Task brief :: Reproduce the records below exactly as given.

Material supplied ::
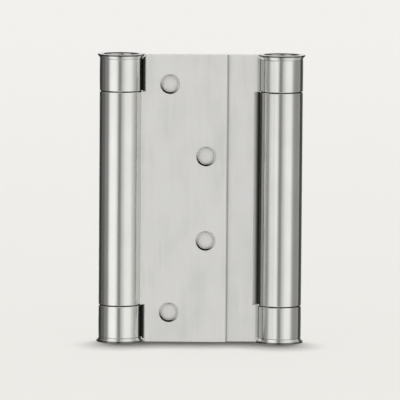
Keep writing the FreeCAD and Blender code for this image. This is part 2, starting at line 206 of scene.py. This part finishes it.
def new_material(name):
    material = bpy.data.materials.new(name)
    material.use_nodes = True
    material.node_tree.nodes.clear()
    return material, Tree(material.node_tree)


class Tree:
    """Short ways to add nodes. An input may be a number, a colour, or another node's output."""

    def __init__(self, tree):
        self.nodes = tree.nodes
        self.links = tree.links

    def add(self, kind, settings=None, **inputs):
        node = self.nodes.new(kind)
        for key, value in (settings or {}).items():
            setattr(node, key, value)
        for key, value in inputs.items():
            self.feed(node.inputs[key.replace("_", " ")], value)
        return node

    def feed(self, socket, value):
        if isinstance(value, bpy.types.NodeSocket):
            self.links.new(value, socket)
        else:
            socket.default_value = value

    def math(self, operation, first, second=0.0):
        node = self.add("ShaderNodeMath", {"operation": operation})
        self.feed(node.inputs[0], first)
        self.feed(node.inputs[1], second)
        return node.outputs[0]

    def times(self, first, *others):
        for other in others:
            first = self.math("MULTIPLY", first, other)
        return first

    def length(self, x, y):
        return self.math("SQRT", self.math("ADD", self.times(x, x), self.times(y, y)))

    def vector(self, operation, first, second=(0.0, 0.0, 0.0)):
        node = self.add("ShaderNodeVectorMath", {"operation": operation})
        self.feed(node.inputs[0], first)
        self.feed(node.inputs[1], second)
        return node.outputs[0]

    def scaled(self, vector, factor):
        node = self.add("ShaderNodeVectorMath", {"operation": "SCALE"}, Scale=factor)
        self.feed(node.inputs[0], vector)
        return node.outputs[0]

    def place(self):
        """A point of the surface in its object's own axes, which are the frame's."""
        return self.add("ShaderNodeTexCoord").outputs["Object"]

    def parts(self, vector):
        return tuple(self.add("ShaderNodeSeparateXYZ", Vector=vector).outputs)

    def joined(self, x, y, z):
        return self.add("ShaderNodeCombineXYZ", X=x, Y=y, Z=z).outputs[0]

    def noise(self, vector, detail=NOISE_DETAIL):
        node = self.add(
            "ShaderNodeTexNoise", Vector=vector, Scale=1.0, Detail=detail,
            Roughness=NOISE_ROUGHNESS)
        return node.outputs["Fac"]

    def spread(self, value, low, high, new_low, new_high, smooth=False):
        """The value's range from low to high as a new range, held at both ends."""
        node = self.add("ShaderNodeMapRange", {"clamp": True})
        node.interpolation_type = "SMOOTHSTEP" if smooth else "LINEAR"
        for index, number in enumerate((value, low, high, new_low, new_high)):
            self.feed(node.inputs[index], number)
        return node.outputs[0]

    def ranged(self, noise, new_low, new_high):
        """A noise's usual range as a new range."""
        return self.spread(noise, *NOISE_RANGE, new_low, new_high)

    def between(self, value, start, full, ending, end):
        """1 from full to ending, and 0 before start and after end."""
        return self.times(
            self.spread(value, start, full, 0.0, 1.0, smooth=True),
            self.spread(value, ending, end, 1.0, 0.0, smooth=True))

    def kept(self, amount, share):
        """1 where the amount is 0, and the share where it is 1."""
        return self.spread(amount, 0.0, 1.0, 1.0, share)

    def mix(self, share, first, second):
        """Two colours mixed. Input 0 is the node's factor, and 6 and 7 are its colours."""
        node = self.add("ShaderNodeMix", {"data_type": "RGBA"})
        self.feed(node.inputs[0], share)
        self.feed(node.inputs[6], first)
        self.feed(node.inputs[7], second)
        return node.outputs[2]

    def output(self, kind, shader):
        node = self.add(kind)
        self.links.new(shader.outputs[0], node.inputs[0])

    def shine(self, colour, roughness, height, relief, lean=1.0):
        """A metal surface with a relief of a given depth.

        lean scales how far its slopes lean up or down in what they mirror.
        """
        normal = self.add("ShaderNodeNewGeometry").outputs["Normal"]
        normal = self.vector("NORMALIZE", self.vector("MULTIPLY", normal, (1.0, 1.0, lean)))
        bump = self.add(
            "ShaderNodeBump", Strength=1.0, Distance=relief, Height=height, Normal=normal)
        shader = self.add(
            "ShaderNodeBsdfPrincipled", Base_Color=colour, Metallic=1.0, Roughness=roughness,
            Normal=bump.outputs[0])
        self.output("ShaderNodeOutputMaterial", shader)


# Metal

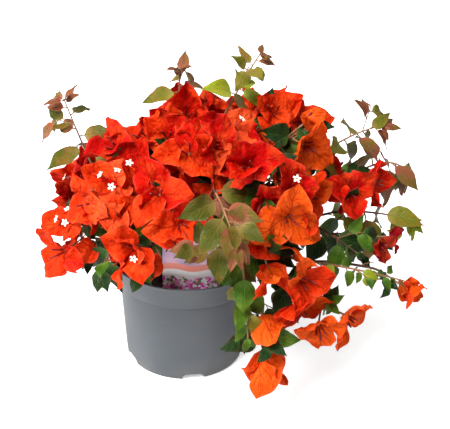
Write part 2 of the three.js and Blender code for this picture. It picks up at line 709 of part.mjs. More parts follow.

Result ::
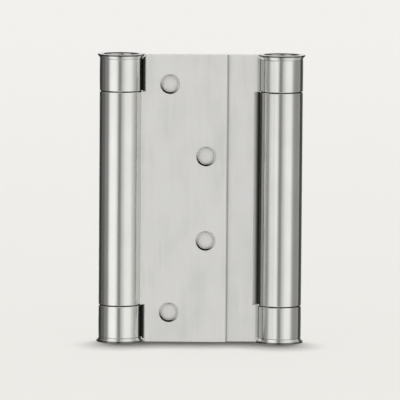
Keep writing the FreeCAD and Blender code for this image. This is part 2, starting at line 206 of scene.py. This part finishes it.
def new_material(name):
    material = bpy.data.materials.new(name)
    material.use_nodes = True
    material.node_tree.nodes.clear()
    return material, Tree(material.node_tree)


class Tree:
    """Short ways to add nodes. An input may be a number, a colour, or another node's output."""

    def __init__(self, tree):
        self.nodes = tree.nodes
        self.links = tree.links

    def add(self, kind, settings=None, **inputs):
        node = self.nodes.new(kind)
        for key, value in (settings or {}).items():
            setattr(node, key, value)
        for key, value in inputs.items():
            self.feed(node.inputs[key.replace("_", " ")], value)
        return node

    def feed(self, socket, value):
        if isinstance(value, bpy.types.NodeSocket):
            self.links.new(value, socket)
        else:
            socket.default_value = value

    def math(self, operation, first, second=0.0):
        node = self.add("ShaderNodeMath", {"operation": operation})
        self.feed(node.inputs[0], first)
        self.feed(node.inputs[1], second)
        return node.outputs[0]

    def times(self, first, *others):
        for other in others:
            first = self.math("MULTIPLY", first, other)
        return first

    def length(self, x, y):
        return self.math("SQRT", self.math("ADD", self.times(x, x), self.times(y, y)))

    def vector(self, operation, first, second=(0.0, 0.0, 0.0)):
        node = self.add("ShaderNodeVectorMath", {"operation": operation})
        self.feed(node.inputs[0], first)
        self.feed(node.inputs[1], second)
        return node.outputs[0]

    def scaled(self, vector, factor):
        node = self.add("ShaderNodeVectorMath", {"operation": "SCALE"}, Scale=factor)
        self.feed(node.inputs[0], vector)
        return node.outputs[0]

    def place(self):
        """A point of the surface in its object's own axes, which are the frame's."""
        return self.add("ShaderNodeTexCoord").outputs["Object"]

    def parts(self, vector):
        return tuple(self.add("ShaderNodeSeparateXYZ", Vector=vector).outputs)

    def joined(self, x, y, z):
        return self.add("ShaderNodeCombineXYZ", X=x, Y=y, Z=z).outputs[0]

    def noise(self, vector, detail=NOISE_DETAIL):
        node = self.add(
            "ShaderNodeTexNoise", Vector=vector, Scale=1.0, Detail=detail,
            Roughness=NOISE_ROUGHNESS)
        return node.outputs["Fac"]

    def spread(self, value, low, high, new_low, new_high, smooth=False):
        """The value's range from low to high as a new range, held at both ends."""
        node = self.add("ShaderNodeMapRange", {"clamp": True})
        node.interpolation_type = "SMOOTHSTEP" if smooth else "LINEAR"
        for index, number in enumerate((value, low, high, new_low, new_high)):
            self.feed(node.inputs[index], number)
        return node.outputs[0]

    def ranged(self, noise, new_low, new_high):
        """A noise's usual range as a new range."""
        return self.spread(noise, *NOISE_RANGE, new_low, new_high)

    def between(self, value, start, full, ending, end):
        """1 from full to ending, and 0 before start and after end."""
        return self.times(
            self.spread(value, start, full, 0.0, 1.0, smooth=True),
            self.spread(value, ending, end, 1.0, 0.0, smooth=True))

    def kept(self, amount, share):
        """1 where the amount is 0, and the share where it is 1."""
        return self.spread(amount, 0.0, 1.0, 1.0, share)

    def mix(self, share, first, second):
        """Two colours mixed. Input 0 is the node's factor, and 6 and 7 are its colours."""
        node = self.add("ShaderNodeMix", {"data_type": "RGBA"})
        self.feed(node.inputs[0], share)
        self.feed(node.inputs[6], first)
        self.feed(node.inputs[7], second)
        return node.outputs[2]

    def output(self, kind, shader):
        node = self.add(kind)
        self.links.new(shader.outputs[0], node.inputs[0])

    def shine(self, colour, roughness, height, relief, lean=1.0):
        """A metal surface with a relief of a given depth.

        lean scales how far its slopes lean up or down in what they mirror.
        """
        normal = self.add("ShaderNodeNewGeometry").outputs["Normal"]
        normal = self.vector("NORMALIZE", self.vector("MULTIPLY", normal, (1.0, 1.0, lean)))
        bump = self.add(
            "ShaderNodeBump", Strength=1.0, Distance=relief, Height=height, Normal=normal)
        shader = self.add(
            "ShaderNodeBsdfPrincipled", Base_Color=colour, Metallic=1.0, Roughness=roughness,
            Normal=bump.outputs[0])
        self.output("ShaderNodeOutputMaterial", shader)


# Metal

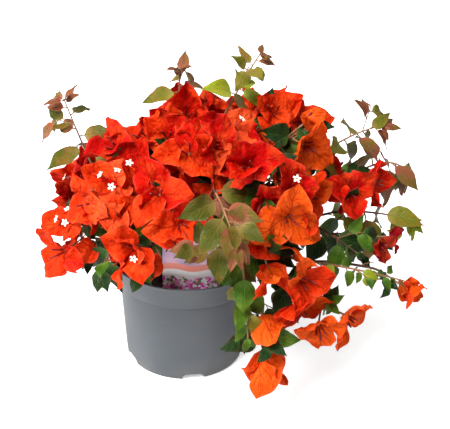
Write part 2 of the three.js and Blender code for this picture. It picks up at line 709 of part.mjs. More parts follow.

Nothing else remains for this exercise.